* _Request_
Take the data below and repeat it exactly.

* _Data for this task_

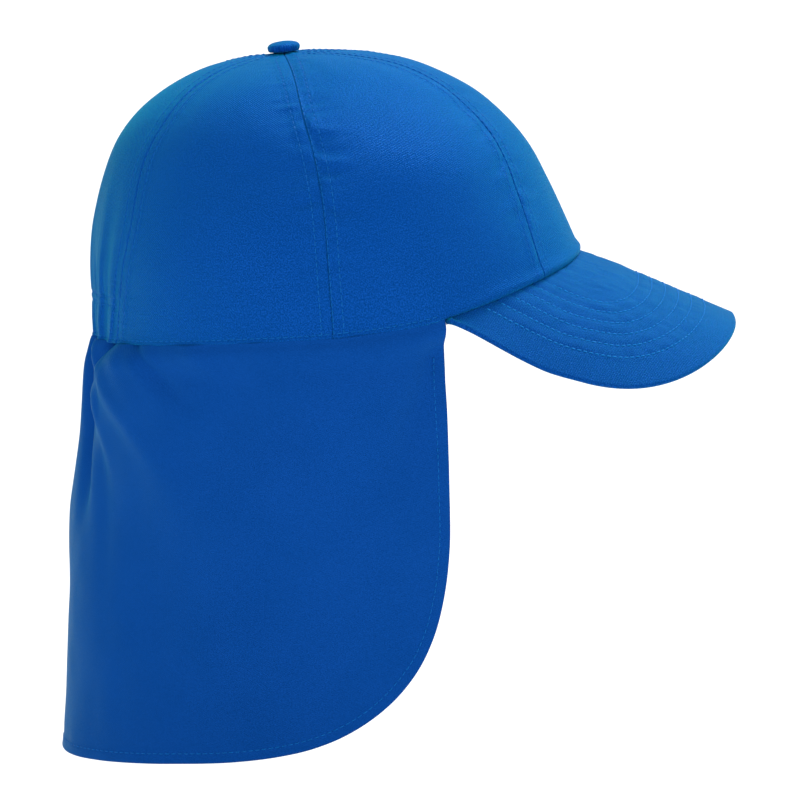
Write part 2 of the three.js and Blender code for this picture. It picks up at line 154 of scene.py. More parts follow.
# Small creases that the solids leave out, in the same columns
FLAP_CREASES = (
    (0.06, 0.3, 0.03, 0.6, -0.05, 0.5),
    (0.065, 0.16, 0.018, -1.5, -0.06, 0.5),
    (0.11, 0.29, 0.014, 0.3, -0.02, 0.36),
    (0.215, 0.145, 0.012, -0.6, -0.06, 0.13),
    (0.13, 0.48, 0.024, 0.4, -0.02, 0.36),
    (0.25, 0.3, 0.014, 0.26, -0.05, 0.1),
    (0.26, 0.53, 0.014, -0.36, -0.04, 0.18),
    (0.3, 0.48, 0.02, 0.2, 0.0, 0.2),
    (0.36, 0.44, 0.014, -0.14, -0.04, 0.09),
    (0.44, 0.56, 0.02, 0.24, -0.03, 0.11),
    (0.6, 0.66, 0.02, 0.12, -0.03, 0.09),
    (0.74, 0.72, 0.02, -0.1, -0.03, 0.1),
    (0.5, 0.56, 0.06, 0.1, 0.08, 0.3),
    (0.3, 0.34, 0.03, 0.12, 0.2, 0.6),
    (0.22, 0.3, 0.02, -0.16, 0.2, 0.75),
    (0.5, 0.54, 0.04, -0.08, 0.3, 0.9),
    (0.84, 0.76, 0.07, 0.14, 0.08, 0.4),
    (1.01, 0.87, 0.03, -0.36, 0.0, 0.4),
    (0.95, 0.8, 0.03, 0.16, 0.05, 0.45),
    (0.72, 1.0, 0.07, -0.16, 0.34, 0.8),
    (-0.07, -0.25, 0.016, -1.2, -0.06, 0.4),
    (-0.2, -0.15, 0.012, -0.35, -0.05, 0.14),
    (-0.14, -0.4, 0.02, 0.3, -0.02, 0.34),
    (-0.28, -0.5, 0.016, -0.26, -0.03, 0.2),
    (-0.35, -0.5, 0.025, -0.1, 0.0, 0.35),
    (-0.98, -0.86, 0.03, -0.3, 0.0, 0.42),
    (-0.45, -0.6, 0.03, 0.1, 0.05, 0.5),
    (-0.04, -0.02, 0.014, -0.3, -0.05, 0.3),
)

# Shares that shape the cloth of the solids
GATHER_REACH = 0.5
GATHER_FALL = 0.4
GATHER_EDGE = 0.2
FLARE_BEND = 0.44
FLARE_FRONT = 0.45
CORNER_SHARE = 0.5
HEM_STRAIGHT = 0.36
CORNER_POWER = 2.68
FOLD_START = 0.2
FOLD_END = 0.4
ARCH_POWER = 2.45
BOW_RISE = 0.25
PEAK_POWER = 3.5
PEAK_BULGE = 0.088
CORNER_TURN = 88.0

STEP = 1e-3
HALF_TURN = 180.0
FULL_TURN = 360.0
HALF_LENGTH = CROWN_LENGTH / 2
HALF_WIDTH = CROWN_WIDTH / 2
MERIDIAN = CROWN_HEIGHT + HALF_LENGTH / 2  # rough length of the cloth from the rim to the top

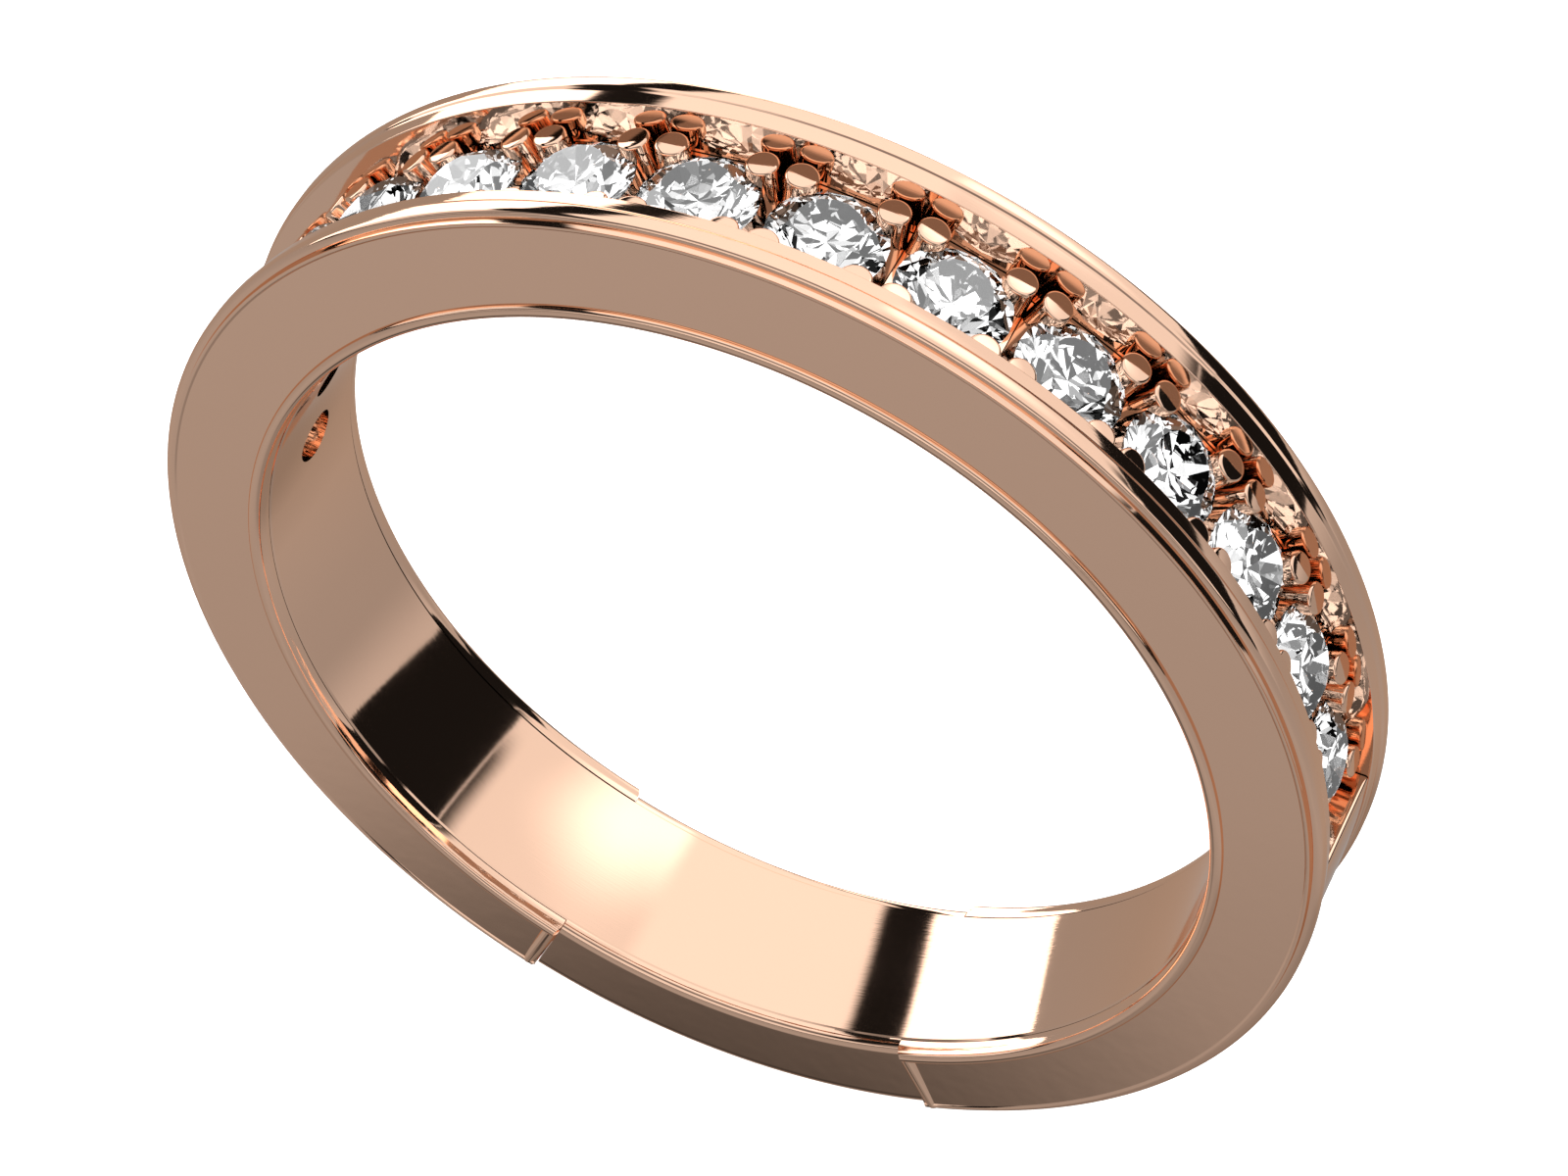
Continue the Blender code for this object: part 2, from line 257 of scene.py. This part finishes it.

* _Completed exercise_
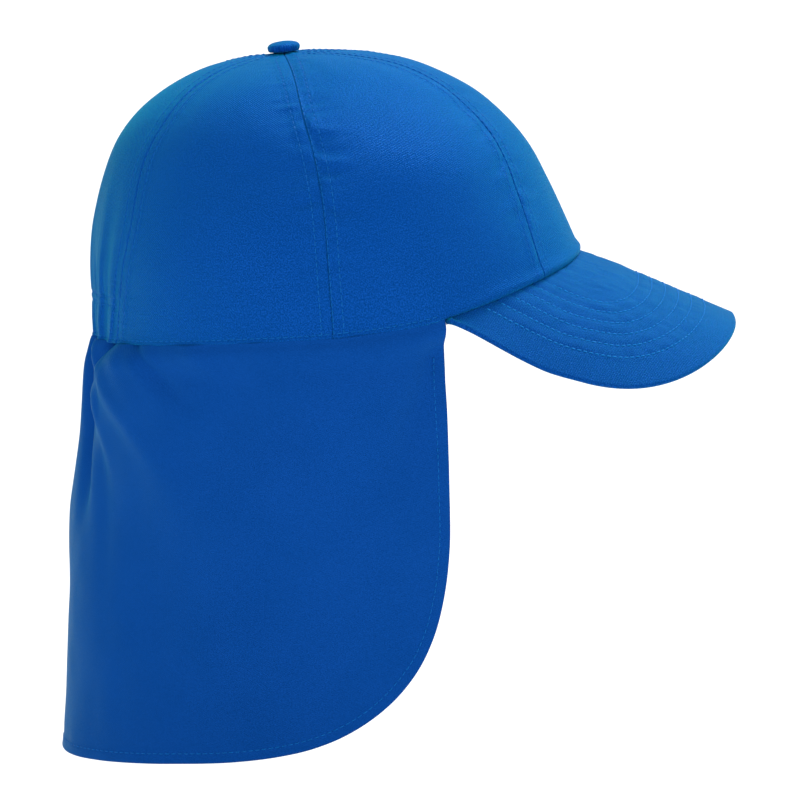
Write part 2 of the three.js and Blender code for this picture. It picks up at line 154 of scene.py. More parts follow.
# Small creases that the solids leave out, in the same columns
FLAP_CREASES = (
    (0.06, 0.3, 0.03, 0.6, -0.05, 0.5),
    (0.065, 0.16, 0.018, -1.5, -0.06, 0.5),
    (0.11, 0.29, 0.014, 0.3, -0.02, 0.36),
    (0.215, 0.145, 0.012, -0.6, -0.06, 0.13),
    (0.13, 0.48, 0.024, 0.4, -0.02, 0.36),
    (0.25, 0.3, 0.014, 0.26, -0.05, 0.1),
    (0.26, 0.53, 0.014, -0.36, -0.04, 0.18),
    (0.3, 0.48, 0.02, 0.2, 0.0, 0.2),
    (0.36, 0.44, 0.014, -0.14, -0.04, 0.09),
    (0.44, 0.56, 0.02, 0.24, -0.03, 0.11),
    (0.6, 0.66, 0.02, 0.12, -0.03, 0.09),
    (0.74, 0.72, 0.02, -0.1, -0.03, 0.1),
    (0.5, 0.56, 0.06, 0.1, 0.08, 0.3),
    (0.3, 0.34, 0.03, 0.12, 0.2, 0.6),
    (0.22, 0.3, 0.02, -0.16, 0.2, 0.75),
    (0.5, 0.54, 0.04, -0.08, 0.3, 0.9),
    (0.84, 0.76, 0.07, 0.14, 0.08, 0.4),
    (1.01, 0.87, 0.03, -0.36, 0.0, 0.4),
    (0.95, 0.8, 0.03, 0.16, 0.05, 0.45),
    (0.72, 1.0, 0.07, -0.16, 0.34, 0.8),
    (-0.07, -0.25, 0.016, -1.2, -0.06, 0.4),
    (-0.2, -0.15, 0.012, -0.35, -0.05, 0.14),
    (-0.14, -0.4, 0.02, 0.3, -0.02, 0.34),
    (-0.28, -0.5, 0.016, -0.26, -0.03, 0.2),
    (-0.35, -0.5, 0.025, -0.1, 0.0, 0.35),
    (-0.98, -0.86, 0.03, -0.3, 0.0, 0.42),
    (-0.45, -0.6, 0.03, 0.1, 0.05, 0.5),
    (-0.04, -0.02, 0.014, -0.3, -0.05, 0.3),
)

# Shares that shape the cloth of the solids
GATHER_REACH = 0.5
GATHER_FALL = 0.4
GATHER_EDGE = 0.2
FLARE_BEND = 0.44
FLARE_FRONT = 0.45
CORNER_SHARE = 0.5
HEM_STRAIGHT = 0.36
CORNER_POWER = 2.68
FOLD_START = 0.2
FOLD_END = 0.4
ARCH_POWER = 2.45
BOW_RISE = 0.25
PEAK_POWER = 3.5
PEAK_BULGE = 0.088
CORNER_TURN = 88.0

STEP = 1e-3
HALF_TURN = 180.0
FULL_TURN = 360.0
HALF_LENGTH = CROWN_LENGTH / 2
HALF_WIDTH = CROWN_WIDTH / 2
MERIDIAN = CROWN_HEIGHT + HALF_LENGTH / 2  # rough length of the cloth from the rim to the top

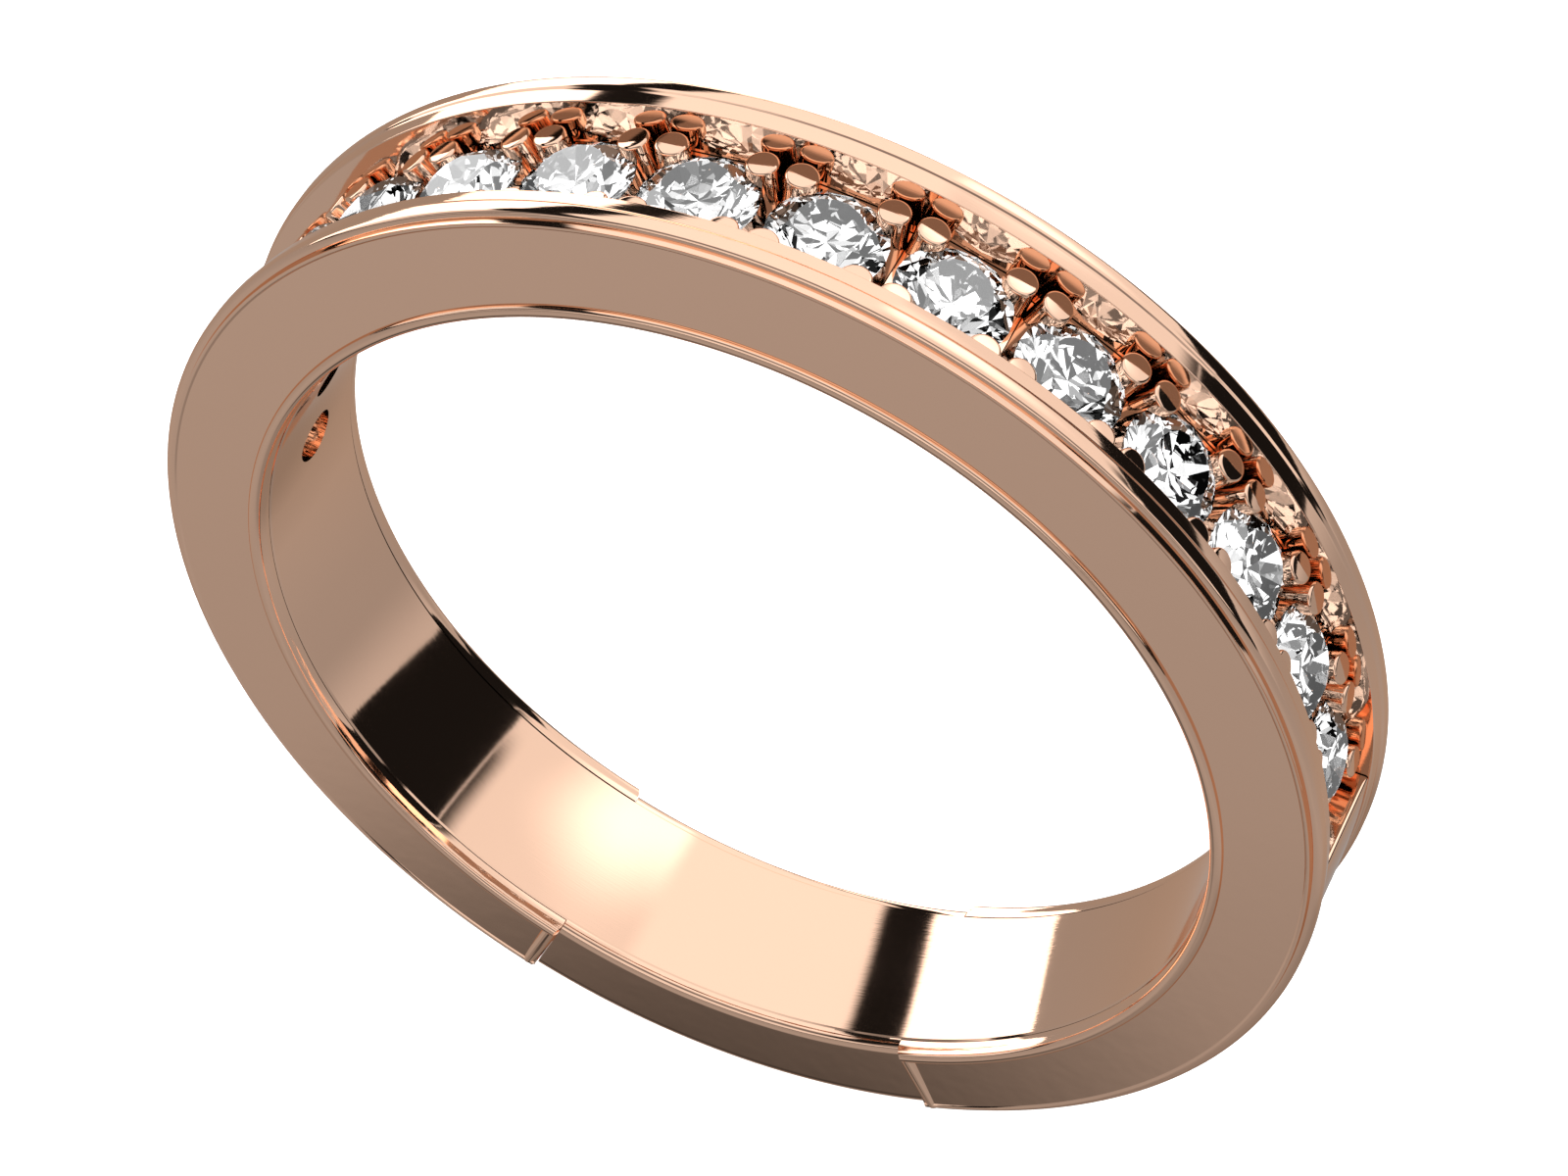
Continue the Blender code for this object: part 2, from line 257 of scene.py. This part finishes it.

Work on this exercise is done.